Date of payment: This is the date on which the payment is actually given to the shareholder.
Preferred share holders get dividend payment, before the common shareholders are paid.
The rate of dividend on preferred shares is usually set, and the rate for the common share holders is at the sole discretion of the Board of Directors.
Are high dividends good or bad? No straightforward answer is possible to this question.
Many policy issues are involved.
The Board of Directors does different types of calculations before deciding upon the rate of dividend.
One school of thought avers that "a company should only pay dividends if it is unable to reinvest its cash at a higher rate than the shareholders (owners) of the business would be able to if the money was in their hands.
" But this thinking is strictly from the business point of view.
The company can not deny payment of dividend to any shareholder on this count.
One may require the sum for living expenses and to pay the bills.
One may not be interested in the long-term appreciation of investment.
Dividend Payout Ratio: This is the percentage of net income which is paid in the form of dividend.
This ratio has lots of importance in projecting the future prospectus of the company because its inverse, the retention ratio is the indicator of a company's growth.
Before deciding the rate of dividend, the Board of Directors is obliged to think from several angles.
Investors invariably prefer high dividend shares for obvious reasons.
A company that lowers the rate of dividend, for whatever reasons, is not likely to find favor with the investors.
The decline in the share prices is certain.
The shareholders may also shift elsewhere looking for better options.

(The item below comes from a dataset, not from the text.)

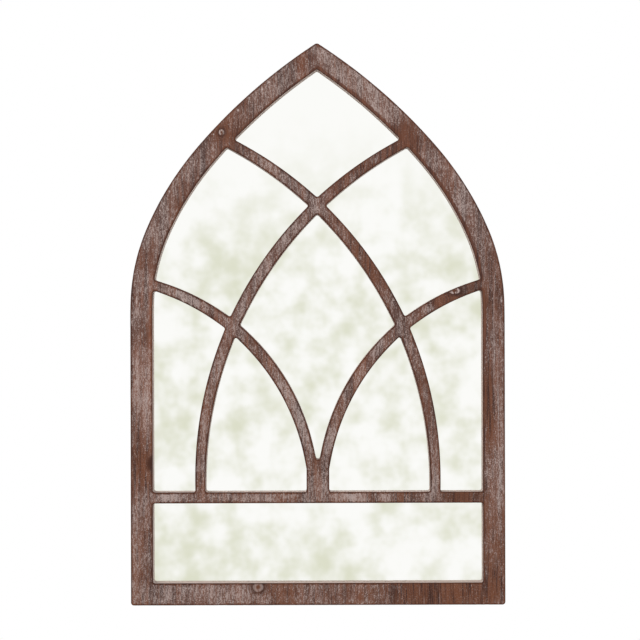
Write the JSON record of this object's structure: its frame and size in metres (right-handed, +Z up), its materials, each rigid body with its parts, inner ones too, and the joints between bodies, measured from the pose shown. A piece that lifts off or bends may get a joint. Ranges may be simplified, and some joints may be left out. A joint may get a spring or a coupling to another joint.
{
  "type": "arched window mirror",
  "caption": "Wall mirror with a pointed-arch wooden window frame, crossing curved tracery bars and a low transom in front of one sheet of mirror glass.",
  "frame": {"origin": "on the wall plane, midway between the two wall hooks, at the height where the raised D rings bear on them", "axes": "+Z up, towards the tip of the arch; +Y into the wall, so the mirror faces -Y; +X to the right as seen by someone looking into the mirror"},
  "size_m": [0.6096, 0.026, 0.9144],
  "materials": {
    "whitewashed_wood": "reddish-brown stain under a dry-brushed off-white wash with fine vertical streaks",
    "strip_wood": "stained edges, unfinished inside",
    "mirror": "silvered float glass",
    "foam": "closed-cell foam",
    "hardboard": "hardboard, smooth side out",
    "zinc_steel": "zinc-plated",
    "felt": "felt"
  },
  "bodies": {
    "frame": {"face_frame": "whitewashed_wood", "rear_rail_bottom": "strip_wood", "rear_stile_left": "strip_wood", "rear_stile_right": "strip_wood", "rear_arch_left": "strip_wood", "rear_arch_right": "strip_wood", "mirror_glass": "mirror", "foam_pads": "foam", "backing_board": "hardboard", "backing_staples": "zinc_steel", "hanger_strap_left": "zinc_steel", "hanger_strap_right": "zinc_steel", "hanger_screws": "zinc_steel", "wall_bumpers": "felt"},
    "ring_left": {"hanger_ring_left": "zinc_steel"},
    "ring_right": {"hanger_ring_right": "zinc_steel"}
  },
  "joints": [
    {"name": "left_ring_swing", "type": "hinge", "parent": "frame", "child": "ring_left", "pos_m": [-0.285, -0.0029, -0.01185], "axis": [1, 0, 0], "range_deg": [0, 177]},
    {"name": "right_ring_swing", "type": "hinge", "parent": "frame", "child": "ring_right", "pos_m": [0.285, -0.0029, -0.01185], "axis": [1, 0, 0], "range_deg": [0, 177]}
  ]
}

Keeping this issue in mind, the company will not raise the rate of dividend, on the basis of successful performance in one year.
They will wait and watch for a couple of years before declaring the higher rate of dividend which they hope to maintain for ever.
If the company is facing a temporary problem, it will not lower the rate of dividend.
The rate of dividend is the first attraction to purchase a share.
Higher rates of dividend year after year tell something important about the health and growth of the company.